There is often a wait list of students to take Olowin's general astronomy course. Olowin estimates at least 2,000 students have taken the course over the years.

Olowin, who received a $117,000 National Science Foundation grant two years ago for student summer research, took students last weekend to the Arecibo National Radio Observatory in Puerto Rico to see the world's largest telescope. He has taken other students to Puerto Rico, as well as sites in New Mexico, where they studied connections between astronomy and archaeology.

But Olowin is most renowned for garnering a National Science Foundation grant and a major donation from a well-known alumnus, Bay Area dentist Louis Geissberger, to establish the Norma Geissberger Observatory, where a research telescope was installed in 2004. Saint Mary's is developing a solar telescope program for what is now known as Observatory Hill.
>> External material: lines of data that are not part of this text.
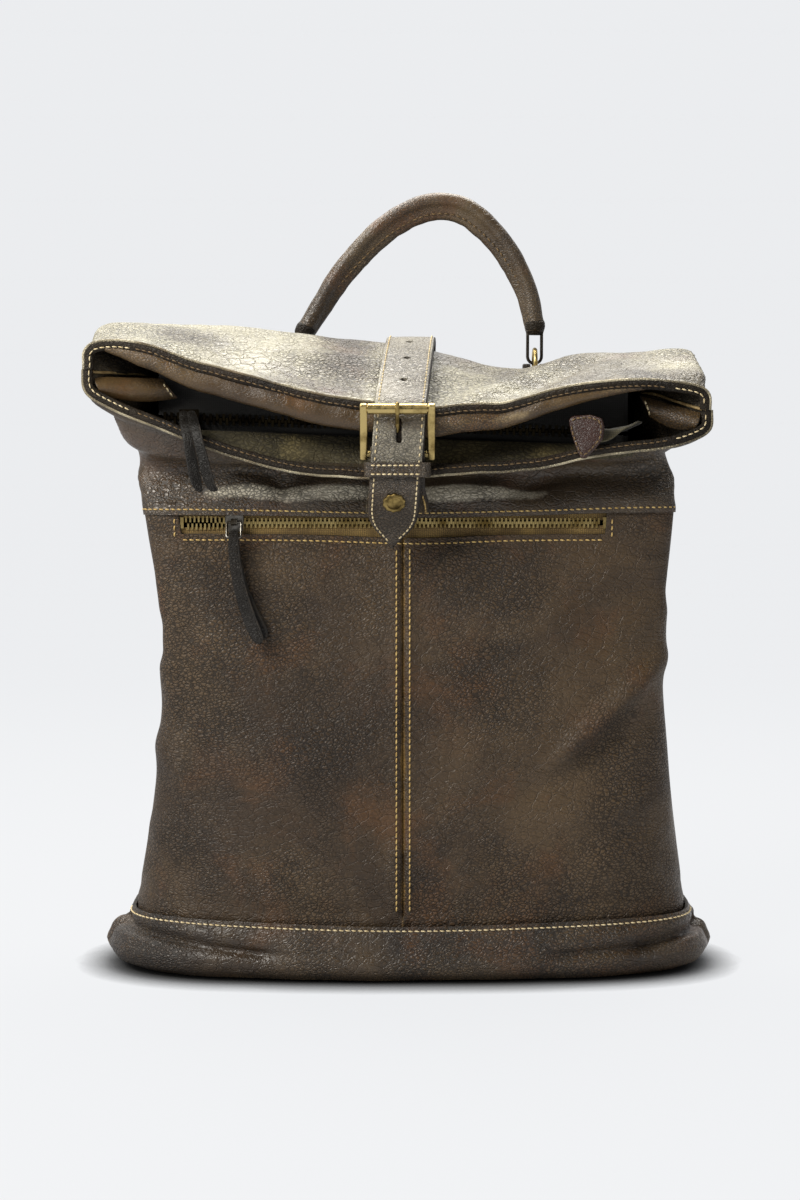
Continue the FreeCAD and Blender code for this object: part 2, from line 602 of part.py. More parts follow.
# ---- handle -------------------------------------------------------------------------------------------------
HANDLE_PATH = ((-69.0, 410.0), (-56.0, 433.0), (-30.0, 462.0), (0.0, 483.0), (28.0, 489.5), (55.0, 481.0),
               (76.0, 459.0), (86.0, 434.0), (87.0, 410.0))


def handle_curve():
    curve = Part.BSplineCurve()
    curve.interpolate([V(x, HANDLE_Y, z) for x, z in HANDLE_PATH])
    return curve


def make_handle():
    spine = Part.Wire(handle_curve().toShape())
    start, towards = V(HANDLE_PATH[0][0], HANDLE_Y, HANDLE_PATH[0][1]), handle_curve().tangent(0)[0]
    rings = [Part.Wire(Part.makeCircle(r, start, towards)) for r in (HANDLE_R, HANDLE_CORE_R, HANDLE_CORE_R - 0.1)]
    outer, bore, core = (spine.makePipeShell([ring], True, False) for ring in rings)
    keep("handle_grip", outer.cut(bore))
    keep("handle_core", core)
    for name, x, end in (("left", RING_X[0], HANDLE_PATH[0]), ("right", RING_X[1], HANDLE_PATH[-1])):
        keep("handle_ring_" + name, handle_ring(x))
        keep("handle_loop_" + name, handle_loop(x, end[1]))
        keep("handle_anchor_" + name, handle_anchor(x))


RING_CENTRE_Y, RING_CENTRE_Z = RING_PIVOT_Y + 1.6, RING_PIVOT_Z + 4.75


def handle_ring(x):
    return Part.makeTorus(RING_R, RING_WIRE, V(x, RING_CENTRE_Y, RING_CENTRE_Z), X_AXIS)


def handle_loop(x, foot_z):
    """A strip folded through the ring, with both ends held in the grip's foot."""
    low = RING_CENTRE_Z + 4.6
    half_turn = Part.makeCylinder(5.6, 7.0, V(x, HANDLE_Y - 3.5, low), Y_AXIS)
    loop = half_turn.fuse(block(x - 5.6, x + 5.6, HANDLE_Y - 3.5, HANDLE_Y + 3.5, low, foot_z - 2.6))
    hole = Part.makeCylinder(3.6, 9.0, V(x, HANDLE_Y - 4.5, low), Y_AXIS)
    hole = hole.fuse(block(x - 3.6, x + 3.6, HANDLE_Y - 4.5, HANDLE_Y + 4.5, low, foot_z - 6.0))
    loop = loop.cut(hole)
    return loop.cut(Part.makeTorus(RING_R, RING_WIRE + 0.1, V(x, RING_CENTRE_Y, RING_CENTRE_Z), X_AXIS))


def handle_anchor(x):
    """A tab sewn to the top flap whose folded end carries the ring."""
    y, z = RING_PIVOT_Y, RING_PIVOT_Z
    pin = bar(V(x - 8, y, z), V(x + 8, y, z), 2.2)
    arms = block(x - 8, x + 8, y - 1.6, y + 1.6, z - 17, z)
    arms = arms.cut(block(x - 2.6, x + 2.6, y - 12, y + 12, z - 15.5, z - 1))
    foot = block(x - 11, x + 11, y - 1.6, y + 1.6, z - 36, z - 16.8)
    return pin.fuse(arms).fuse(foot).removeSplitter()


# ---- shoulder straps ----------------------------------------------------------------------------------------
UPPER_STRAP = ((30.0, 63.6, 326.0), (33.0, 67.0, 306.0), (44.0, 82.0, 262.0), (62.0, 91.0, 212.0),
               (86.0, 92.0, 166.0), (104.0, 89.0, 132.0))
LOWER_STRAP = ((105.0, 85.4, 130.0), (118.0, 84.0, 108.0), (131.0, 81.5, 84.0))


def flat_strap(path, side, width, thick):
    """A flat strap along a path on the back, its faces square to Y."""
    faces = []
    for dy in (0.0, thick):
        grid = []
        for x, y, z in path:
            grid.append([V(side * x + f * width / 2, y + dy, z) for f in (-1, 0, 1)])
        faces.append(grid)
    return sheet(*faces)


def make_shoulder_straps():
    for name, side in (("left", -1), ("right", 1)):
        keep("shoulder_strap_" + name, flat_strap(UPPER_STRAP, side, SHOULDER_WIDTH, SHOULDER_THICK))
        keep("lower_strap_" + name, flat_strap(LOWER_STRAP, side, 25.0, 3.0))
        keep("strap_slider_" + name, strap_slider(side * 105.0))
        keep("lower_ring_" + name, lower_ring(side * 134.0))
        keep("lower_ring_tab_" + name, lower_ring_tab(side * 134.0))
    patch = skin_panel("back", stops(3.05, 3.62, 4), 7, depth=-2.9, thick=2.4, trim=155.0)
    keep("strap_anchor_patch", patch)


def strap_slider(x):
    """A two-bar adjuster that joins the upper strap to the lower one."""
    frame = block(x - 21, x + 21, 84.8, 93.4, 120, 131.6).cut(block(x - 18, x + 18, 80, 99, 122.6, 129.0))
    return frame.cut(block(x - 20, x + 20, 89.0, 94, 129.5, 140)).cut(block(x - 19.6, x + 19.6, 84, 89.4, 118, 140))


def lower_ring(x):
    corners = [V(x - 14, 74, 76), V(x + 14, 74, 76), V(x + 14, 78, 88), V(x - 14, 78, 88)]
    return wire_loop(corners, 1.6)


def lower_ring_tab(x):
    """A folded tab sewn over the base seam that holds the lower ring."""
    sleeve = bar(V(x - 11, 74, 76), V(x + 11, 74, 76), 3.8).cut(bar(V(x - 15, 74, 76), V(x + 15, 74, 76), 1.7))
    return sleeve.fuse(block(x - 11, x + 11, 71, 74.2, 54, 74)).cut(bar(V(x - 15, 74, 76), V(x + 15, 74, 76), 1.7))


def main():
    make_skin()
    make_rim()
    make_base()
    make_linings()
    make_pocket_zip()
    make_main_zip()
    make_closure()
    make_buckle()
    make_handle()
    make_shoulder_straps()
    os.makedirs("parts", exist_ok=True)
    for name, shape in nodes.items():
        shape.exportStep(f"parts/{name}.step")
        print(name, len(shape.Solids), shape.isValid(), round(shape.Volume, 1))


main()
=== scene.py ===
"""Leather roll-top backpack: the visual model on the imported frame. Shapes are worked out in millimetres."""

import math

import bmesh
import bpy
import numpy as np
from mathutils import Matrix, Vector


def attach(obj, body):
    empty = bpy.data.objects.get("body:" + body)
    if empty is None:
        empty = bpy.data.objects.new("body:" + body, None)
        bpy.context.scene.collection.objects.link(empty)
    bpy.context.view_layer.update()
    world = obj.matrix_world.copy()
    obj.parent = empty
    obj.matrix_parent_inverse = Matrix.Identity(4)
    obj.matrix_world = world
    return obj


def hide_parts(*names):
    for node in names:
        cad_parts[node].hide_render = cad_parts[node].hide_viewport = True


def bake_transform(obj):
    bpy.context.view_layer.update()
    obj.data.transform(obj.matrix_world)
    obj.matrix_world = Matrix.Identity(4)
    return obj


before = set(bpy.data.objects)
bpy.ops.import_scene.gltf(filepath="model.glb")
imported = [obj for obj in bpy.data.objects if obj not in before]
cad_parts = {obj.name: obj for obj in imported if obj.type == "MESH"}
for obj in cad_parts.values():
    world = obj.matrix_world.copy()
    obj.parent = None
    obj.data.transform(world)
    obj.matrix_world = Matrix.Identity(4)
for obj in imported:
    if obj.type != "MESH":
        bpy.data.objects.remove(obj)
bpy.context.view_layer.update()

MM = 0.001
scene = bpy.context.scene

# ---- camera, floor and light ---------------------------------------------------------------------
camera_data = bpy.data.cameras.new("Camera")
camera = bpy.data.objects.new("Camera", camera_data)
scene.collection.objects.link(camera)
scene.camera = camera
camera.location = (-0.0019, -1.5, 0.353)
camera.rotation_euler = (math.radians(90 - 4.537), 0, 0)
camera_data.lens = 70.3
camera_data.sensor_width = 36
scene.view_settings.view_transform = "Standard"

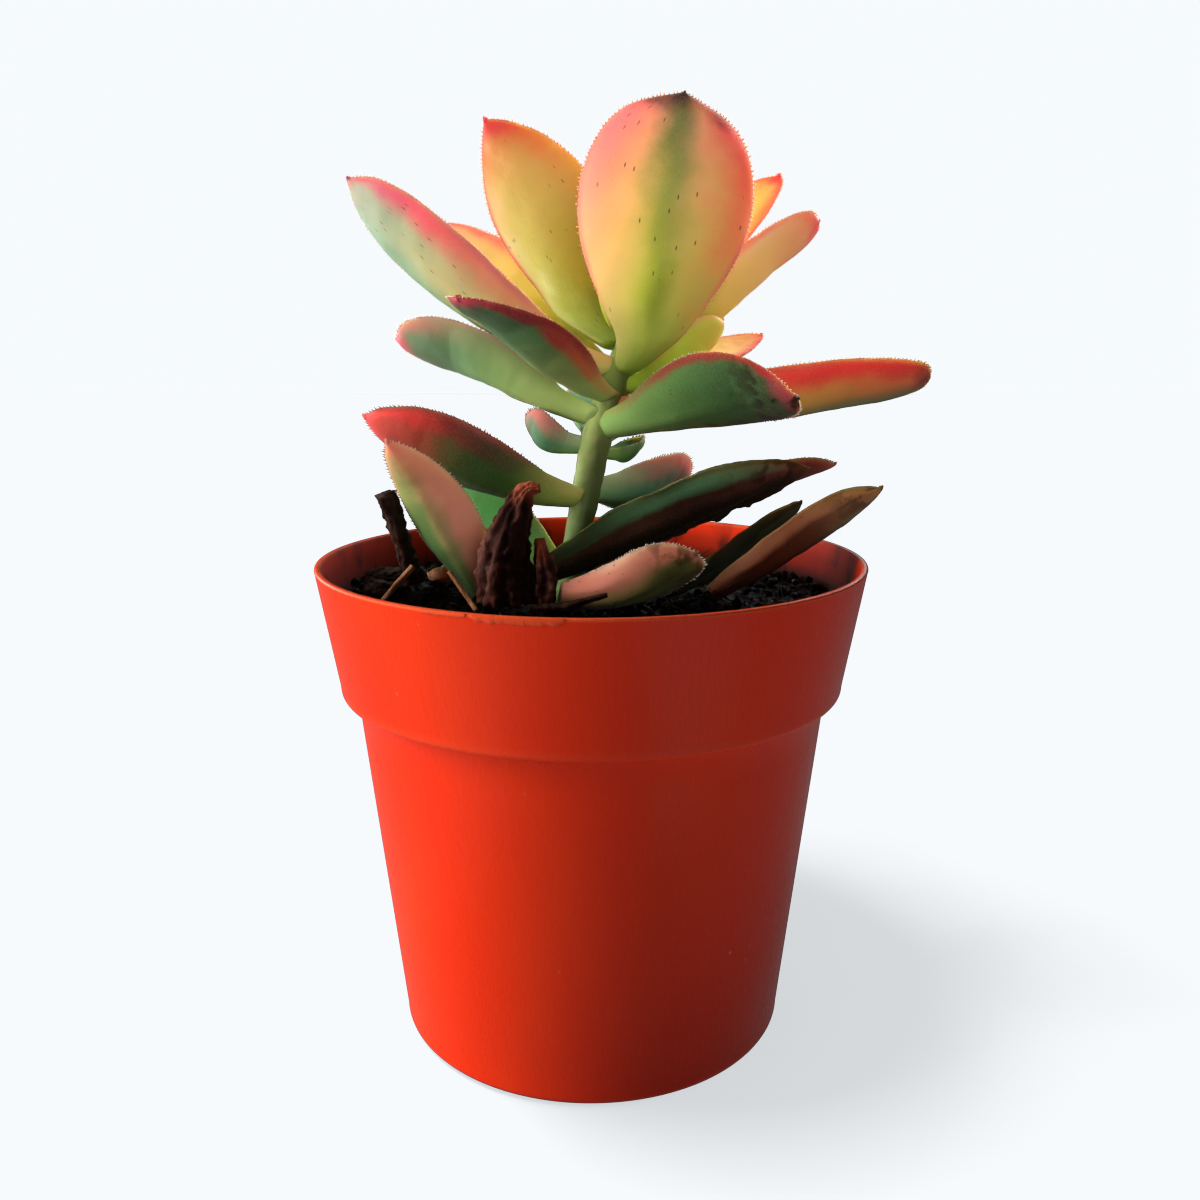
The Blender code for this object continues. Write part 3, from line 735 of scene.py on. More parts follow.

"We have major opportunities for our students," Olowin said. "It's really about them, whatever we can provide for them. Having a research facility doing observational astronomy is a real asset."

Olowin wants to develop programs connecting the Lafayette Library to the observatory so younger students can be exposed to astronomy right in their own backyard.

"It's a reflection of (the) Saint Mary's mission -- engaging in community and really thinking about educating the student broadly where they are fitting into the bigger work and what their contribution would be," Race said. "He has always been talking about the bigger picture."

Olowin, a father of three who has lived in Lafayette for 22 years, can't help but be tied into the local community. His children attended local schools, and his wife is the chief of psychiatry for Kaiser Permanente's Diablo Service Area.

Of particular interest to Olowin is engaging with the community around issues of religion and science, how to incorporate the theories of divine creation, the Big Bang and evolution. He has been a visiting scholar at the Graduate Theological Union in Berkeley, worked with the Vatican Observatory and next month will speak to priests in the Catholic Church's Oakland Diocese about contemporary cosmology.

"People are honest and eager to talk about these things," Olowin said. "I can offer the opportunity to have an open dialogue on those matters."

Father John Kasper, head of the St. Perpetua Catholic Community, said Olowin has been central to keeping the church membership up to date on astronomical advancements through an adult education series. Kasper said Olowin is a good resource for exploring connections between faith and science.

"We can't go to science to answer questions about theology, nor can we go to the Bible to get scientific answers -- they are two different realms," Kapser said. "But because of Ron's unique position as a member of the faith community, as well as a member of the academic and scientific communities, he acts as a bridge."